***** Record list

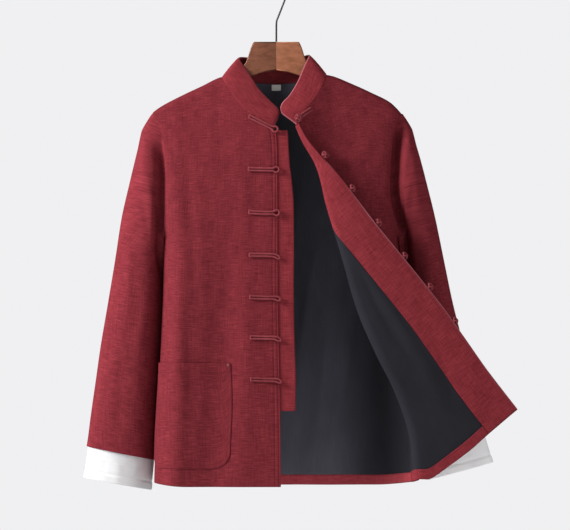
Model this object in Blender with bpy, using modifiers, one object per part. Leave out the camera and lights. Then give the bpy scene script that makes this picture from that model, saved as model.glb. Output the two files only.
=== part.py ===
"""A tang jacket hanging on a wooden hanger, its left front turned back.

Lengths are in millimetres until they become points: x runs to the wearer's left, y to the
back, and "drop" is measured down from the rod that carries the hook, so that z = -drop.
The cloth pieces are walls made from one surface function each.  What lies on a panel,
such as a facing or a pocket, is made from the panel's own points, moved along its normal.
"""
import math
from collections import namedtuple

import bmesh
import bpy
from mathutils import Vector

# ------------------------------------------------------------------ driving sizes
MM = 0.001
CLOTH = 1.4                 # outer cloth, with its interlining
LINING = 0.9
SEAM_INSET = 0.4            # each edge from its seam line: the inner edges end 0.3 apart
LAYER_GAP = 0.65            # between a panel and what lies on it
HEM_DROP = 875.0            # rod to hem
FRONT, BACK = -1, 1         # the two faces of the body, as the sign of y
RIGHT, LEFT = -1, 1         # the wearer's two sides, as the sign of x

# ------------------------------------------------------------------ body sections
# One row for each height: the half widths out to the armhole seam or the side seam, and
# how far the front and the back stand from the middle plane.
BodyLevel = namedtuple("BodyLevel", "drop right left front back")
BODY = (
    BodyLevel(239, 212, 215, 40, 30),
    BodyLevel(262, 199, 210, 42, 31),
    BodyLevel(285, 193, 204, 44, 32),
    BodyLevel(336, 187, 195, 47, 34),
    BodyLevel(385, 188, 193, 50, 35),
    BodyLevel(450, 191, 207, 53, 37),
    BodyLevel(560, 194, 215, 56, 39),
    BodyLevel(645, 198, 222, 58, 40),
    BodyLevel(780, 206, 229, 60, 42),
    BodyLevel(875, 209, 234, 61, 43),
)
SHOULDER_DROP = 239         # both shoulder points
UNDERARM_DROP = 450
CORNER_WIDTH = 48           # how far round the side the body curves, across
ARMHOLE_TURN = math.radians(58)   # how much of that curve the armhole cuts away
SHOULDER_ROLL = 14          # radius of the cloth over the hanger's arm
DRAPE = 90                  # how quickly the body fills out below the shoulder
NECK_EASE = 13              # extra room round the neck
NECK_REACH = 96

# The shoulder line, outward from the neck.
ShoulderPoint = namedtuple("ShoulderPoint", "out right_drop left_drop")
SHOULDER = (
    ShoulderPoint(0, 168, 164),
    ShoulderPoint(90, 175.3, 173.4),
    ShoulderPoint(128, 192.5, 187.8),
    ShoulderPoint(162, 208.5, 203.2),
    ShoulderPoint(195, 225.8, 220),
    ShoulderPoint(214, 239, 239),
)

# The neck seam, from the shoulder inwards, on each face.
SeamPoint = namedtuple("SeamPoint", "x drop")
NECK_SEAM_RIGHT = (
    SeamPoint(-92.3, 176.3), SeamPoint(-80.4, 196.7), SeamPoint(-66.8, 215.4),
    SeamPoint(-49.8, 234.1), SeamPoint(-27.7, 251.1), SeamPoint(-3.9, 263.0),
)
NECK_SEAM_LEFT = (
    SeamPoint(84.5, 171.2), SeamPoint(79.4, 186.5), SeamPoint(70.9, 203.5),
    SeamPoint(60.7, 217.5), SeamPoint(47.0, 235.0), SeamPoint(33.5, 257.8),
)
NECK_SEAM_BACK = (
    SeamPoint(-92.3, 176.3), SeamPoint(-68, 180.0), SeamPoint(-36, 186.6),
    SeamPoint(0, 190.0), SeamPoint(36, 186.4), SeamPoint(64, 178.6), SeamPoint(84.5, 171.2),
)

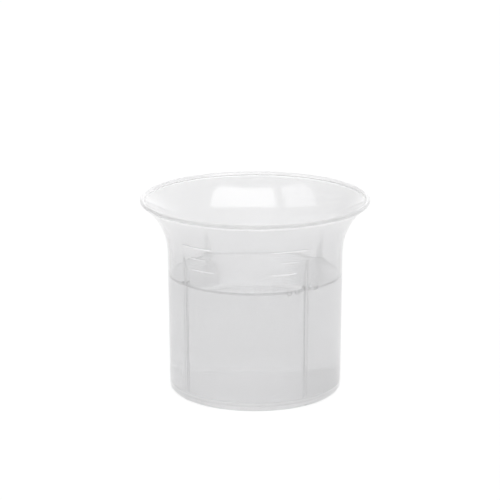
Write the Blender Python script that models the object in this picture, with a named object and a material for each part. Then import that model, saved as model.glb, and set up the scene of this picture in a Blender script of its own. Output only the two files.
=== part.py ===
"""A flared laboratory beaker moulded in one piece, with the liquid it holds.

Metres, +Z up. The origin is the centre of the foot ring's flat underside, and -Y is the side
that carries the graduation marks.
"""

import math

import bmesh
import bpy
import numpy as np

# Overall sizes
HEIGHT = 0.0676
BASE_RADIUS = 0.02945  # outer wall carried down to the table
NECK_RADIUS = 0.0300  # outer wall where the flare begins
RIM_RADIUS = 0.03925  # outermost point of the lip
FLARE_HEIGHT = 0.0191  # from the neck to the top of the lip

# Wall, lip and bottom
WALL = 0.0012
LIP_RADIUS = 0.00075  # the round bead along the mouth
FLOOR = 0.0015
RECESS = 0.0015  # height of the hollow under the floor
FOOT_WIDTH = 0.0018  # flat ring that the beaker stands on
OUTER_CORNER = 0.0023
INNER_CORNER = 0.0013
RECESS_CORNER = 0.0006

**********

# Exercise objective
Print the material above verbatim, first line through the line containing "front turned back.", both included.

# The result
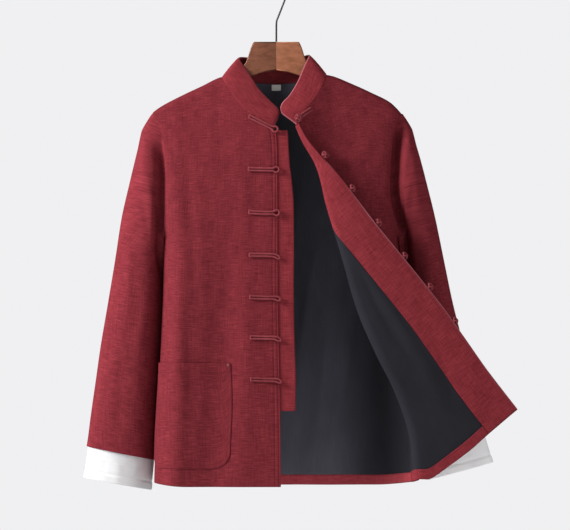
Model this object in Blender with bpy, using modifiers, one object per part. Leave out the camera and lights. Then give the bpy scene script that makes this picture from that model, saved as model.glb. Output the two files only.
=== part.py ===
"""A tang jacket hanging on a wooden hanger, its left front turned back.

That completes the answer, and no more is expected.